● **Task goal**:
Count how many lines of the material contain the string "body", then give that number and nothing more.
--- Begin ---
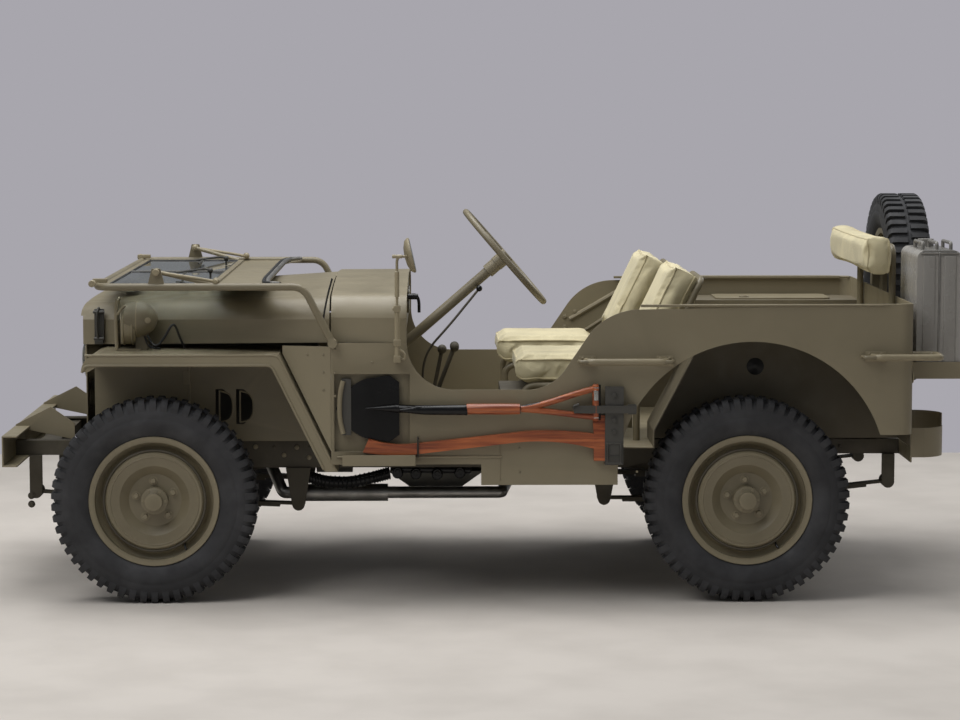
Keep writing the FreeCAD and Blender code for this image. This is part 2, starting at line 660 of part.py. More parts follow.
def make_leaf_springs():
    """Each pack hangs from the rail by a bracket at one end and a shackle at the other."""
    middle_y = -(rail_outer + rail_inner) / 2
    low_y = middle_y - d.spring_width / 2
    high_y = middle_y + d.spring_width / 2
    horn = horn_low
    deep = d.rail_top - d.rail_depth
    lefts = []
    for name, seat, front_x, front_z, rear_x, rear_z, shackle_x, shackle_top, fixed_x, fixed_z, fixed_top in (
            ("front", front_axle, d.front_spring_front, d.front_spring_front_z, d.front_spring_rear,
             d.front_spring_rear_z, d.front_spring_front, horn, d.front_spring_rear,
             d.front_spring_rear_z, deep),
            ("rear", rear_axle, d.rear_spring_front, d.rear_spring_front_z, d.rear_spring_rear,
             d.rear_spring_rear_z, d.rear_spring_rear, horn, d.rear_spring_front,
             d.rear_spring_front_z, deep)):
        pack = slab(name + "_pack", "XZ_Plane", low_y, high_y,
                    spring_outline(front_x, front_z, seat, rear_x, rear_z))
        shackle_z = as_size(front_z if name == "front" else rear_z) - d.spring_leaf / 2
        shackle_eye = rod(name + "_shackle_eye", (shackle_x, low_y - d.shackle_width, shackle_z), (0, 1, 0),
                          d.eye_radius, d.spring_width + d.shackle_width * 2)
        shackle = slab(name + "_shackle", "XZ_Plane", low_y - d.shackle_width, low_y, [
            (shackle_x - d.eye_radius, shackle_z), (shackle_x + d.eye_radius, shackle_z, d.eye_radius * 1.01),
            (shackle_x + d.eye_radius, shackle_top), (shackle_x - d.eye_radius, shackle_top)])
        eye = rod(name + "_fixed_eye", (fixed_x, low_y - d.shackle_width, fixed_z - d.spring_leaf / 2), (0, 1, 0),
                  d.eye_radius, d.spring_width + d.shackle_width * 2)
        hanger = slab(name + "_hanger", "XZ_Plane", low_y - d.shackle_width, low_y, [
            (fixed_x - d.eye_radius, fixed_z - d.spring_leaf), (fixed_x + d.eye_radius, fixed_z - d.spring_leaf, d.eye_radius * 1.1),
            (fixed_x + d.eye_radius * 2, fixed_top), (fixed_x - d.eye_radius * 2, fixed_top)])
        seat_block = box(name + "_seat", (seat - d.spring_width, seat + d.spring_width), (low_y - d.shackle_width, high_y + d.shackle_width),
                         (d.spring_top - d.spring_leaf * 6, d.spring_top + d.slack))
        lefts.append(fuse(name + "_spring_left", [pack, shackle_eye, shackle, eye, hanger, seat_block]))
    rights = [mirrored(item.Label.replace("left", "right"), item) for item in lefts]
    return group("leaf_springs", lefts + rights)


def knuckle_points():
    """Profile about the wheel axis, measured from the kingpin outwards."""
    inner = d.ball_radius + d.knuckle_gap
    outer = inner + d.knuckle_wall
    open_in = Size(math.sqrt(float(inner) ** 2 - float(d.knuckle_open) ** 2),
                   "sqrt(%s ^ 2 - %s ^ 2)" % (inner.formula, d.knuckle_open.formula))
    open_out = Size(math.sqrt(float(outer) ** 2 - float(d.knuckle_open) ** 2),
                    "sqrt(%s ^ 2 - %s ^ 2)" % (outer.formula, d.knuckle_open.formula))
    spindle_end = wheel_y - d.kingpin_y + d.disc_offset + d.disc_dish
    return [(0, inner), (open_in, -d.knuckle_open, -inner), (open_out, -d.knuckle_open),
            (d.backing_radius * 0.62, outer * 0.62, outer), (d.backing_radius * 0.62, outer * 0.62 + d.backing_wall),
            (d.spindle_radius, outer + d.backing_wall), (d.spindle_radius, spindle_end), (0, spindle_end)]


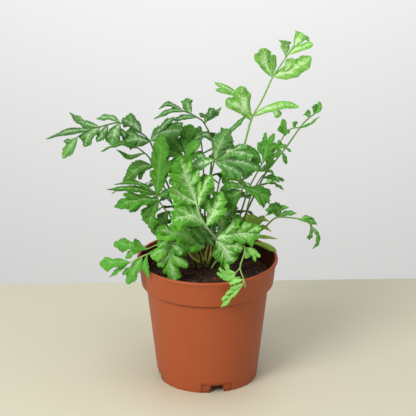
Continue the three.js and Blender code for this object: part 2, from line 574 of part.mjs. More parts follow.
// A frond that arches away from the crown: leaflets in pairs, and one at the tip.
const backFronds = [
  { bearing: 76, foot: 10.6, lean: 70, reach: 62, rise: 66, leaf: 25, color: midGreen },
  { bearing: 92, foot: 8.4, lean: 96, reach: 50, rise: 84, leaf: 24, color: deepGreen },
  { bearing: 104, foot: 11.6, lean: 118, reach: 66, rise: 52, leaf: 24, color: brightGreen },
  { bearing: 130, foot: 10.8, lean: 112, reach: 78, rise: 32, leaf: 22, color: midGreen },
  { bearing: 148, foot: 9.6, lean: 152, reach: 52, rise: 50, leaf: 20, color: deepGreen },
  { bearing: 56, foot: 13.4, lean: 52, reach: 66, rise: 44, leaf: 24, color: brightGreen },
];

function makeBackFrond({ bearing, foot, lean, reach, rise, leaf, color }, number) {
  const angle = THREE.MathUtils.degToRad(lean);
  const out = new THREE.Vector3(Math.cos(angle), Math.sin(angle), 0);
  const aside = new THREE.Vector3(-out.y, out.x, 0);
  const feet = footOf(bearing, foot, 0.9);
  const at = (share) => feet[1].clone()
    .addScaledVector(out, reach * share ** 1.5)
    .setZ(soilLevel + 1.5 + rise * Math.sin(share * 1.9) / Math.sin(1.57));
  const route = [...feet, ...[0.28, 0.5, 0.62, 0.76, 0.88, 1].map(at)];
  const parts = [tube(route, 0.9, 0.5, aside)];
  const up = () => new THREE.Vector3(0, 0, 1).addScaledVector(out, 0.7).normalize();
  const leaflet = (share, turn, length, half) => {
    const start = at(share);
    const heading = out.clone().multiplyScalar(Math.cos(turn)).addScaledVector(aside, Math.sin(turn));
    const middle = start.clone().addScaledVector(heading, length * 0.55);
    middle.z += length * 0.08;
    const tip = start.clone().addScaledVector(heading, length);
    tip.z -= length * 0.22;
    parts.push(blade([start, middle, tip], half, 3, up, { tilt: 0 }));
  };
  [[0.5, 1], [0.62, -1], [0.76, 0.95], [0.88, -0.8]].forEach(([share, turn]) => {
    leaflet(share, turn, leaf * (1.2 - share * 0.4), leaf * 0.2);
  });
  leaflet(0.99, 0.1, leaf * 1.1, leaf * 0.18);
  place(`frond_back_${number + 1}`, fuse(parts), color, 0.55);
}

// ---- Soil and crown ----

// The soil's top: a low mound with lumps, as a height above the soil level.
function soilLump(x, y) {
  const lumps = 0.9 * Math.sin(x * 0.31 + 1.3) * Math.cos(y * 0.27 - 0.4)
    + 0.6 * Math.sin(x * 0.13 - y * 0.42) + 0.4 * Math.cos(x * 0.55 + y * 0.2);
  return lumps * 0.8 - 0.0012 * (x * x + y * y);
}

function makeSoil() {
  const rings = [12, 26, 40];
  const sides = potSides;
  const wall = (z) => THREE.MathUtils.mapLinear(z, 2, 70, baseRadius, wallTopRadius) - wallThick - 0.5;
  const ringAt = (radius, height) => Array.from({ length: sides }, (_, side) => {
    const angle = side / sides * 2 * Math.PI;
    const [x, y] = [radius * Math.cos(angle), radius * Math.sin(angle)];
    return new THREE.Vector3(x, y, height ?? soilLevel + soilLump(x, y));
  });
  const edge = collarRadius - wallThick - 0.7;
  const levels = [
    ringAt(wall(floorTop) - 0.2, floorTop + clearance),
    ringAt(wall(collarFoot) - 0.4, collarFoot + 1.3),
    ringAt(edge - 0.2, collarFoot + 2.4),
    ringAt(edge, soilLevel - 2.4),
    ...rings.reverse().map((radius) => ringAt(radius)),
    ringAt(2),
  ];
  let body = ringBody(levels);
  holes.forEach(({ x, y, radius }) => {
    const wide = (radius + clearance) / Math.cos(Math.PI / 6);
    const hole = new THREE.CylinderGeometry(wide, wide, stalkSink * 4, 6)
      .rotateX(Math.PI / 2).translate(x, y, soilLevel + stalkSink - clearance);
    body = body.subtract(solid(hole));
  });
  const seatRadius = crownPlace.radius + clearance;
  const seat = new THREE.CylinderGeometry(seatRadius, seatRadius, 12, 12)
    .rotateX(Math.PI / 2).translate(crownPlace.x, crownPlace.y, soilLevel + 4 - clearance);
  body = body.subtract(solid(seat)).simplify(0.01);
  place('soil', body, '#3c2b1b', 0.95);
}

// The crown: a short scaly knob with the dry feet of old stalks on it.
function makeCrown() {
  const { x, y, radius } = crownPlace;
  const knob = solid(new THREE.LatheGeometry([
    [0, soilLevel - 2], [radius, soilLevel - 2], [radius, soilLevel + 1], [radius - 1, soilLevel + 3.4],
    [radius - 3, soilLevel + 5], [0, soilLevel + 5.6],
  ].map(([r, z]) => new THREE.Vector2(r, z)), 12).rotateX(Math.PI / 2).translate(x, y, 0));
  const stubs = [[-3.4, -2, 11, -0.3], [1.1, -3.6, 12, 0.1], [3.4, -0.8, 9, 0.3], [-0.8, 2.2, 12, 0.2]];
  const bodies = stubs.map(([dx, dy, height, slant]) => tube([
    new THREE.Vector3(x + dx, y + dy, soilLevel),
    new THREE.Vector3(x + dx * 1.05, y + dy * 1.05, soilLevel + height * 0.5),
    new THREE.Vector3(x + dx * 1.1 + slant * 4, y + dy * 1.1, soilLevel + height),
  ], 1, 0.7, new THREE.Vector3(1, 0, 0)));
  place('crown', fuse([knob, ...bodies]), '#5a3b22', 0.9);
}

backFronds.forEach(makeBackFrond);
makePot();
makeSoil();
makeCrown();

export default fern;
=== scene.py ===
# Potted fern: its looks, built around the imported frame. The scene is in metres; the tables of
# points and sizes below are in millimetres.
import json
import math
import random

import bmesh
import bpy
from mathutils import Matrix, Vector, noise


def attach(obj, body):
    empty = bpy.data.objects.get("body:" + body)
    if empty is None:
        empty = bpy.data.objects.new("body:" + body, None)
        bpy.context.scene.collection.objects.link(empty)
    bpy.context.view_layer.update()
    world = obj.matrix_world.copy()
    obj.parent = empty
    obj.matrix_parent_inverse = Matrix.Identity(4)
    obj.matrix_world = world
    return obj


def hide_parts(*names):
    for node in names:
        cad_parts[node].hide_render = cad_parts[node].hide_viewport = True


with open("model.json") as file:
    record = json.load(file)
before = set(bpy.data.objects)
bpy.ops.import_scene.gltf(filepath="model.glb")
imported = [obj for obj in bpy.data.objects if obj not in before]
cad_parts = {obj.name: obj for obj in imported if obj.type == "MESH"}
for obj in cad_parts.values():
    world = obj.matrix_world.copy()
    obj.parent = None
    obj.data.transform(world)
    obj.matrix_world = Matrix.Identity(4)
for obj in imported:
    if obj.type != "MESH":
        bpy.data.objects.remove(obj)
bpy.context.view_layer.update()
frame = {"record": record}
scene = bpy.context.scene
mm = 0.001
draws = random.Random(7)


view = {
    "eye": (0, -1.4059, 0.6594), "aim": (0, 0, 0.1365),
    "lens": 171.6, "sensor": 36, "shift": 0.0015,
}
stageSizes = {
    "floorBack": 0.186, "floorTilt": 2.2, "floorWidth": 6, "floorDepth": 3.2, "floorThick": 0.03,
    "floorEdge": 0.002, "wallAway": 2.6, "wallWidth": 8, "wallHeight": 6,
    "floorColor": (0.79, 0.758, 0.59), "wallColor": (0.84, 0.84, 0.84),
}
lights = [
    {"name": "keyLight", "at": (-0.95, -1.2, 1.15), "size": 0.9, "power": 24, "color": (1, 0.975, 0.94)},
    {"name": "fillLight", "at": (1.5, -1.5, 0.9), "size": 1.6, "power": 3, "color": (1, 0.99, 0.97)},
    {"name": "topLight", "at": (0.1, -0.1, 1.7), "size": 1.2, "power": 8, "color": (1, 1, 1)},
    {"name": "wallLight", "at": (0, 1.1, 0.55), "size": 1.2, "power": 27, "color": (1, 1, 1),
     "aim": (0, 2.6, -1.1)},
]
lightAim = (0, 0, 0.1)         # where a lamp without an aim of its own points
skyLight = {"Color": (1, 1, 1), "Strength": 0.27}


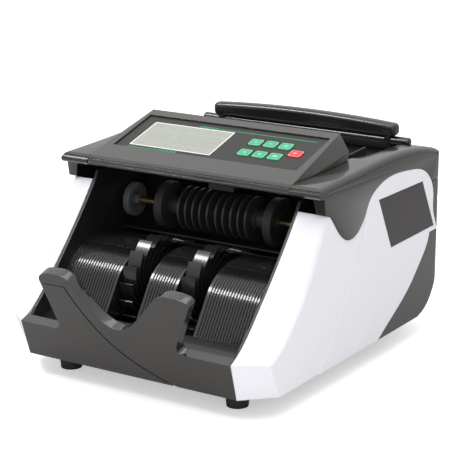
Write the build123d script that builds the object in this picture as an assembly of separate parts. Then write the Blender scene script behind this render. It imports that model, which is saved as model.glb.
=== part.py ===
from build123d import *
from math import atan2, cos, degrees, hypot, pi, radians, sin
import os

# Banknote counter and counterfeit detector with a front stacker, in millimetres.
# +X is the operator's right. While modelling, y is counted from the foot of the front cover
# towards the back and z from the table. The finished pieces are then moved so that the origin
# is the middle of the overall width and depth at table height.

# ---- driving dimensions ----
WIDTH_HALF = 122.5         # half the width over the white side panels
PANEL_INNER = 98.2         # where a side panel's front wrap meets the stacker bay
FRAME_OUTER = 98.0         # outer face of the black side frames
FRAME_INNER = 95.4         # inner face of the side frames: the bay is 190.8 wide
WALL = 2.5                 # moulded wall thickness
SEAM = 0.3                 # gap at the parting lines
CORNER_ROUND = 7.0         # rounding between a side panel's front wrap and its side
CREASE_STEP = 0.9          # a side panel's front half stands this much further in
FOOT_HEIGHT = 17.0
TRAY_TOP = FOOT_HEIGHT + WALL
CENTRE_Y = 130.3           # middle of the overall depth, counted from the front cover's foot

FEED_AXIS = (134.0, 116.9)     # y, z of the shafts
STACK_AXIS = (84.0, 63.5)
PICKUP_AXIS = (190.0, 139.0)
FEED_MOTOR_AXIS = (206.0, 62.0)
STACK_MOTOR_AXIS = (152.0, 48.0)
SHAFT_RADIUS = 3.0
RUNNING_GAP = 0.05
TYRE_RADIUS = 20.0
TYRE_X = 52.8
TYRE_SEAT = 15.5
PINCH_RADIUS = 7.0
PINCH_ANGLE = -35.0            # where the pinch rollers press on the feed tyres
WHEEL_RADIUS = 41.0
WHEEL_SLOTS = ((-42.5, -13.5), (13.5, 41.5))
WHEEL_SPANS = ((-40.5, -28.0), (15.5, 28.0))

CONSOLE_FRONT = (81.9, 164.6)  # y, z of the console's front top edge
CONSOLE_REAR = (164.8, 188.6)
CONSOLE_SLOPE = degrees(atan2(CONSOLE_REAR[1] - CONSOLE_FRONT[1], CONSOLE_REAR[0] - CONSOLE_FRONT[0]))
OVERLAY_SINK = 1.2             # the overlay lies this far below the console's top face
KEY_SIZE = (11.4, 10.0)
KEY_COLUMNS = (30.0, 44.0, 58.0)
KEY_ROWS = (38.5, 56.2)
RED_KEY = (72.3, 47.0)
SCREEN = (-74.6, 2.6, 27.7, 66.9)   # left, right, front and back of the main screen

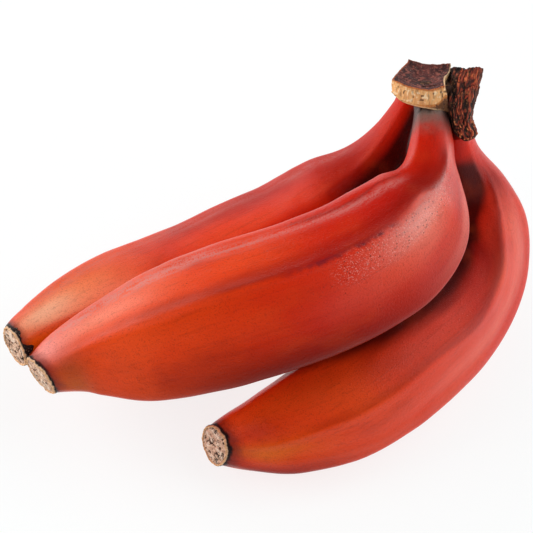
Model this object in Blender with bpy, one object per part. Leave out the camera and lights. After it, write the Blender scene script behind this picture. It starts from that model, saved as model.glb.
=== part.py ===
"""A hand of three red bananas joined at the crown, lying on a flat surface as it was picked.

Each banana is a tube swept along a bent axis. The axis starts at the crown, runs down the stalk and
bends towards a lean direction by the angles in bend, while sweep carries it sideways out of that bend.
Its section is a soft pentagon with five ridges. The crown is one woody block lofted through a stack of
outlines, with a socket for each stalk.

Metres, +Z up. The origin is under the middle of the hand, on the surface that it lies on.
"""

import bpy
import numpy as np

MM = 0.001
GAP = 0.3

# Where each value of bend, sweep and radius holds, from 0 at the crown to 1 at the blossom end.
BEND_AT = (0.0, 0.10, 0.22, 0.36, 0.52, 0.70, 0.86, 1.0)
SWEEP_AT = (0.0, 0.25, 0.50, 0.75, 1.0)
RADIUS_AT = (0.0, 0.07, 0.14, 0.22, 0.30, 0.40, 0.52, 0.66, 0.78, 0.87, 0.93, 0.975, 1.0)

# The radius that the three share, from the stalk over the belly to the blossom scar, in millimetres.
RADIUS = (5.25, 7.25, 10.0, 17.0, 19.75, 20.5, 20.75, 20.5, 18.25, 14.0, 10.75, 8.25, 7.25)

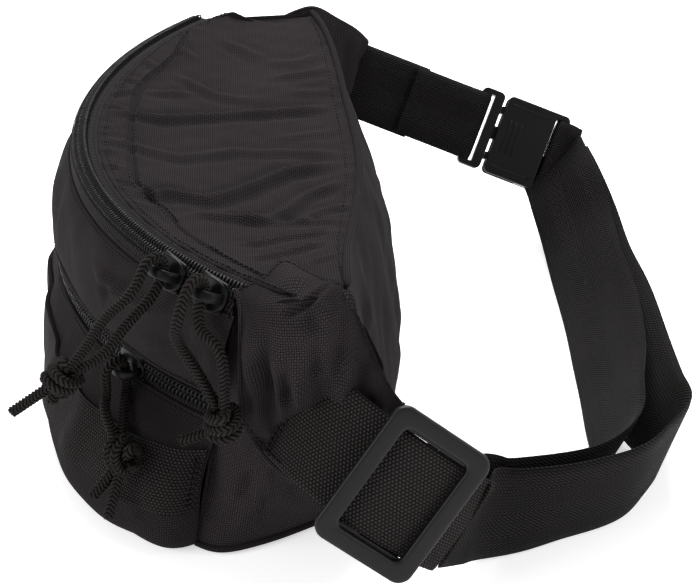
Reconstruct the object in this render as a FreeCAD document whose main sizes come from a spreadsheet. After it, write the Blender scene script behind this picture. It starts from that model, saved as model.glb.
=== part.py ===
--- End ---
● **Solution for this task**:
7